In the first part of my research, I examined expressions in public spaces and the media from different groups in society, such as wealthy celebrities, low-wage workers, students, and salaried employees, to map out the role that expressions play under inequality. This isn't just about income disparity. I want us to see inequalities that can’t always be measured by figures of income and debt alone, but also include their voices, bodies, and memories.
The wealthy often use the media to express their radiant voices and bodies, overshadowing the bodies of those who must face life’s uncertainties without a platform to express their struggles.
As academics, we know the limitations of academic language and jargon. This is why, in the second part of my research, I decided to present my findings in the form of a board game titled Stardust Odyssey: City’s Last Stand. My aim was to create a tool that is both enjoyable and challenges traditional narratives about inequality.

We can’t do it alone: In designing this game, I collaborated with Auttapon Prapasanobol ("Pon"), an educator, gamer, and fellow idealist. Crucially, we are friends. We share a vision of the society we want to create together. We work with classrooms, with fellow humans, and meet young people who carry big dreams in their backpacks. Together, we designed this game, hoping that players would experience and confront inequality not through lectures or textbooks, but through play, role-play, storytelling, and decision-making.
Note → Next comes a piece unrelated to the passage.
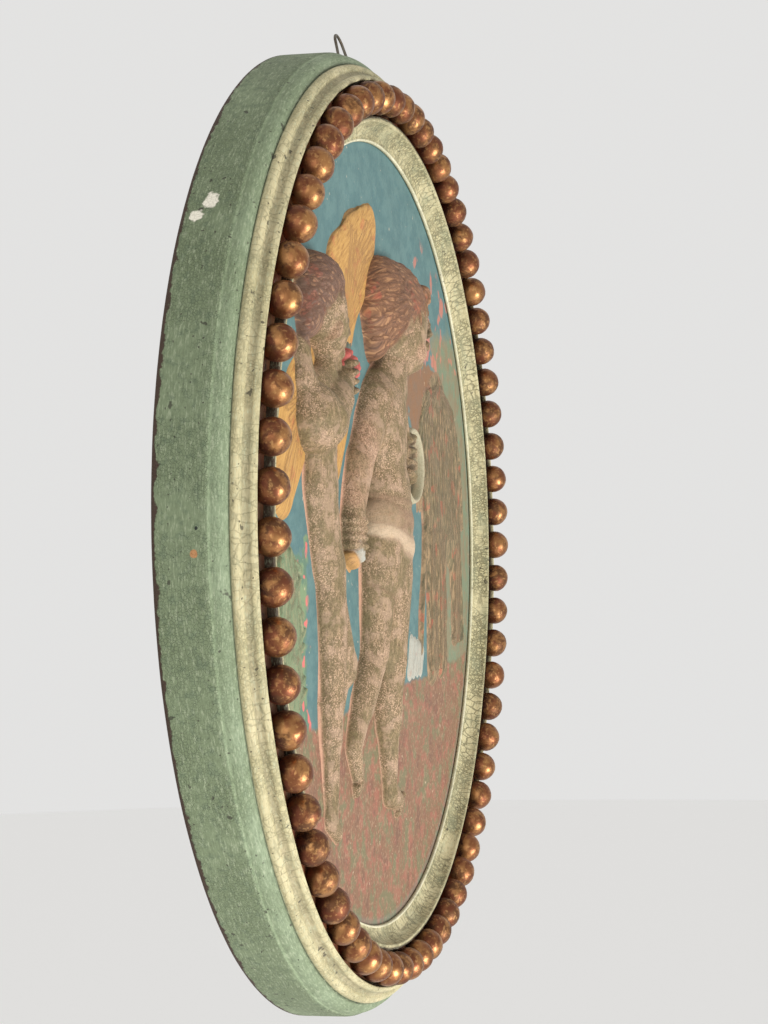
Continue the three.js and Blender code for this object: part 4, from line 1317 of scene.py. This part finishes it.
class PLAQUE_OT_frame(bpy.types.Operator):
    """Sweep the frame's moulded cross-section round the plaque"""

    bl_idname = "plaque.frame"
    bl_label = "Moulded frame"

    def execute(self, context):
        settings = context.scene.plaque_frame
        rows = frame_section(settings)
        row_radius = settings.groove_outer
        points = [((r / 1000 - row_radius), -h / 1000, 0.0) for (r, h), _, _ in rows]
        count = len(points)
        edges = [(i, (i + 1) % count) for i in range(count)]
        piece = new_piece("frame_moulding", points, edges=edges)
        give(piece, "coat", "FLOAT_COLOR", [(*coat, 1.0) for _, coat, _ in rows])
        give(piece, "finish", "FLOAT_VECTOR", [finish for _, _, finish in rows])
        steps = [math.dist(a[0], b[0]) / 1000 for a, b in zip(rows, rows[1:])]
        give(piece, "run", "FLOAT", np.concatenate([[0], np.cumsum(steps)]))
        material = frame_paint()
        swept_ring(settings, material).grow(piece)
        mesh = piece.data
        co = np.array([v.co for v in mesh.vertices])
        run = np.zeros(len(co), np.float32)
        mesh.attributes["run"].data.foreach_get("value", run)
        turn = np.arctan2(co[:, 2], co[:, 0])
        around = np.stack([row_radius * np.cos(turn), row_radius * np.sin(turn), run], 1)
        give(piece, "around", "FLOAT_VECTOR", around)
        settle(piece, "frame")
        return {"FINISHED"}


class PLAQUE_OT_beads(bpy.types.Operator):
    """Set the row of beads in the frame's groove"""

    bl_idname = "plaque.beads"
    bl_label = "Row of beads"

    def execute(self, context):
        settings = context.scene.plaque_beads
        piece = new_piece("bronze_beads", [(0, 0, 0)])
        strung_beads(settings, bead_paint(settings)).grow(piece)
        settle(piece, "bead_row")
        return {"FINISHED"}


class PLAQUE_OT_ground(bpy.types.Operator):
    """Cast the panel's ground with its painted sky and earth"""

    bl_idname = "plaque.ground"
    bl_label = "Relief ground"

    def execute(self, context):
        settings = context.scene.plaque_relief
        steps = 240
        x, z = disc_grid(settings.edge_radius, steps)
        away = np.hypot(x, z) / settings.visible_radius
        swell_height = 0.00025
        swell = swell_height * (np.sin(x * 61 + 1) * np.sin(z * 47 + 2) + np.sin(x * 137 + z * 83))
        swell = swell * np.clip((1 - away) * 8, 0, 1)
        front = np.stack([x, -settings.face_height - swell, z], -1).reshape(-1, 3)
        number = np.arange((steps + 1) ** 2).reshape(steps + 1, steps + 1)
        corners = (number[:-1, :-1], number[1:, :-1], number[1:, 1:], number[:-1, 1:])
        faces = np.stack(corners, -1).reshape(-1, 4)
        rim = np.concatenate([number[:-1, 0], number[-1, :-1], number[:0:-1, -1], number[0, :0:-1]])
        back = front[rim] * (1, 0, 1)
        first = len(front)
        behind = first + np.arange(len(rim))
        ahead = np.roll(rim, -1)
        walls = np.stack([ahead, rim, behind, np.roll(behind, -1)], 1)
        points = np.concatenate([front, back])
        piece = new_piece("relief_ground", points, [*faces.tolist(), *walls.tolist(), behind.tolist()])
        piece.data.materials.append(ground_paint(settings))
        smooth = np.zeros(len(piece.data.polygons), bool)
        smooth[: len(faces)] = True
        piece.data.polygons.foreach_set("use_smooth", smooth)
        settle(piece, "relief_panel")
        return {"FINISHED"}


class PLAQUE_OT_children(bpy.types.Operator):
    """Carve the two children with their hair, sash and tambourine"""

    bl_idname = "plaque.children"
    bl_label = "Two children"

    def execute(self, context):
        settings = context.scene.plaque_relief
        material = relief_paint(
            "painted_figures", tint(214, 176, 146), tint(82, 64, 38), tint(192, 144, 100), tint(66, 42, 30)
        )
        carved_piece("left_child", left_child(), settings, material)
        carved_piece("right_child", right_child(), settings, material)
        return {"FINISHED"}


class PLAQUE_OT_wings(bpy.types.Operator):
    """Carve the wings and the roses behind the left child"""

    bl_idname = "plaque.wings"
    bl_label = "Wings and roses"

    def execute(self, context):
        settings = context.scene.plaque_relief
        material = relief_paint(
            "painted_feathers", tint(232, 190, 120), tint(124, 84, 44), tint(206, 162, 92), tint(128, 84, 44)
        )
        carved_piece("wings", wings(), settings, material)
        carved_piece("roses", roses(), settings, material)
        return {"FINISHED"}


class PLAQUE_OT_setting(bpy.types.Operator):
    """Carve the tree, the bushes, the staff and the white cloth"""

    bl_idname = "plaque.setting"
    bl_label = "Tree and leaves"

    def execute(self, context):
        settings = context.scene.plaque_relief
        material = relief_paint(
            "painted_setting", tint(190, 158, 126), tint(72, 74, 50), tint(172, 142, 104), tint(66, 64, 40)
        )
        carved_piece("tree_and_leaves", setting(), settings, material)
        return {"FINISHED"}


class PLAQUE_OT_loop(bpy.types.Operator):
    """Bend the hanging wire and set its ends in the frame's top"""

    bl_idname = "plaque.loop"
    bl_label = "Hanging loop"

    def execute(self, context):
        settings = context.scene.plaque_loop
        splay, lean = math.radians(19), math.radians(15.5)
        half_turn = math.pi / 2 - splay
        apex = settings.rise - settings.wire_diameter / 2
        drop = settings.bend * (1 - math.cos(half_turn))
        hole_depth, side_taper = 0.009, 0.0006
        leg = (apex - drop + hole_depth) / math.cos(splay)
        side = np.concatenate([np.linspace(0, half_turn, 17), np.full(5, half_turn)])
        run = np.concatenate([np.zeros(17), np.linspace(0, leg, 6)[1:]])
        across = settings.bend * np.sin(side) + run * math.sin(splay)
        rise = apex - settings.bend * (1 - np.cos(side)) - run * math.cos(splay)
        across = np.concatenate([-across[:0:-1], across])
        rise = np.concatenate([rise[:0:-1], rise])
        rim = context.scene.plaque_frame.back_radius - side_taper
        points = np.stack(
            [across, -settings.seat_height + rise * math.sin(lean), rim + rise * math.cos(lean)], 1
        )
        edges = [(i, i + 1) for i in range(len(points) - 1)]
        piece = new_piece("hanging_wire", points, edges=edges)
        bent_wire(settings, wire_metal(settings)).grow(piece)
        settle(piece, "hanging_loop")
        return {"FINISHED"}


class PLAQUE_OT_stage(bpy.types.Operator):
    """Set the floor, the soft lights and the camera"""

    bl_idname = "plaque.stage"
    bl_label = "Floor, lights and camera"

    def execute(self, context):
        settings = context.scene.plaque_stage
        sides, radius = 96, 9
        turns = np.linspace(0, 2 * math.pi, sides + 1)[:-1]
        points = [(radius * math.cos(t), radius * math.sin(t), -settings.floor_depth) for t in turns]
        floor = new_piece("floor", points, [range(sides)])
        floor.data.materials.append(plain_paint("pale_floor", tuple(settings.surround)))

        world = bpy.data.worlds.new("pale_surround")
        world.use_nodes = True
        background = world.node_tree.nodes["Background"]
        background.inputs["Color"].default_value = (*settings.surround, 1.0)
        background.inputs["Strength"].default_value = 0.8
        context.scene.world = world
        context.scene.view_settings.view_transform = "Standard"

        self.lamp(context, "key", (-0.35, -1.5, -0.85), 0.6, settings.key_power)
        self.lamp(context, "fill", (-1.8, -0.35, 0.25), 1.1, settings.key_power * 0.22)

        azimuth, elevation, roll = math.radians(74.85), math.radians(-0.97), math.radians(-1.07)
        ahead = Vector((
            math.sin(azimuth) * math.cos(elevation),
            math.cos(azimuth) * math.cos(elevation),
            -math.sin(elevation),
        ))
        level = ahead.cross(Vector((0, 0, 1))).normalized()
        upright = level.cross(ahead)
        right = level * math.cos(roll) + upright * math.sin(roll)
        up = upright * math.cos(roll) - level * math.sin(roll)
        aim, unit = Vector((0, -0.038, 0)), 0.19
        aside, below, away = 0.057, 0.046, 4.567
        place = aim - unit * (aside * right - below * up + away * ahead)
        camera = bpy.data.objects.new("camera", bpy.data.cameras.new("camera"))
        camera.data.sensor_width = 36
        focal_pixels, picture_height = 1954, 1024
        camera.data.lens = camera.data.sensor_width * focal_pixels / picture_height
        camera.data.clip_start = 0.05
        camera.matrix_world = Matrix.Translation(place) @ Matrix((right, up, -ahead)).transposed().to_4x4()
        context.scene.collection.objects.link(camera)
        context.scene.camera = camera
        return {"FINISHED"}

    def lamp(self, context, name, place, size, power):
        data = bpy.data.lights.new(name, "AREA")
        data.size = size
        data.energy = power
        lamp = bpy.data.objects.new(name, data)
        lamp.location = place
        lamp.rotation_euler = (-Vector(place)).to_track_quat("-Z", "Y").to_euler()
        context.scene.collection.objects.link(lamp)


OPERATORS = (
    PLAQUE_OT_stage,
    PLAQUE_OT_frame,
    PLAQUE_OT_beads,
    PLAQUE_OT_ground,
    PLAQUE_OT_wings,
    PLAQUE_OT_setting,
    PLAQUE_OT_children,
    PLAQUE_OT_loop,
)


class PLAQUE_PT_panel(bpy.types.Panel):
    """The plaque's pieces, in the order they are made"""

    bl_idname = "PLAQUE_PT_panel"
    bl_label = "Cherub wall plaque"
    bl_space_type = "VIEW_3D"
    bl_region_type = "UI"
    bl_category = "Plaque"

    def draw(self, context):
        for kind in OPERATORS:
            self.layout.operator(kind.bl_idname)


SETTINGS = {
    "plaque_frame": PlaqueFrameSettings,
    "plaque_beads": PlaqueBeadSettings,
    "plaque_relief": PlaqueReliefSettings,
    "plaque_loop": PlaqueLoopSettings,
    "plaque_stage": PlaqueStageSettings,
}


def register():
    for name, kind in SETTINGS.items():
        bpy.utils.register_class(kind)
        setattr(bpy.types.Scene, name, PointerProperty(type=kind))
    for kind in (*OPERATORS, PLAQUE_PT_panel):
        bpy.utils.register_class(kind)


def unregister():
    for kind in (PLAQUE_PT_panel, *reversed(OPERATORS)):
        bpy.utils.unregister_class(kind)
    for name, kind in reversed(SETTINGS.items()):
        delattr(bpy.types.Scene, name)
        bpy.utils.unregister_class(kind)


def main():
    register()
    bpy.ops.plaque.stage()
    bpy.ops.plaque.frame()
    bpy.ops.plaque.beads()
    bpy.ops.plaque.ground()
    bpy.ops.plaque.wings()
    bpy.ops.plaque.setting()
    bpy.ops.plaque.children()
    bpy.ops.plaque.loop()


if __name__ == "__main__":
    main()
In this game, players assume the roles of characters from different backgrounds, each with varying levels of power and resources. They must face situations resembling real-life challenges, such as access to opportunities and surviving in a neoliberal society. Wealthier characters may have more resources, while poorer ones face difficult decisions for survival. It is almost a simulation of real life.
Simply put, the game is divided into two phases: The first phase focuses on the daily lives of the characters, each aiming for individual victory like in a typical game. In the second phase, the game shows how the players’ decisions affect each other and influence society's progress or stagnation. These two phases illustrate how all characters and social classes are interconnected, what the cost of endless survival is, and how collaboration can bring about change.
Stardust Odyssey is not just a game; it's a space designed to provoke conversations, challenging players to confront socio-economic inequality and highlighting the importance of collaboration to create the power for change.
I want to see a more equitable society—this is my manifesto. I believe change cannot be achieved by one person alone. However, I don’t want to be the playwright who writes to defend the game’s theme, like spoiling its ending. The game’s ending depends on the players, but the journey along the way is in your hands too.
I hope Stardust Odyssey becomes a tool that disturbs and challenges players' views on inequality, leading them to question the old meanings of being 'active citizens'. It’s not just about understanding the rules, but about recognising how inequality in society steals dreams, memories, voices, and eats away at our bodies. Only by coming together to negotiate can we all escape the broken, tilted structure of this world."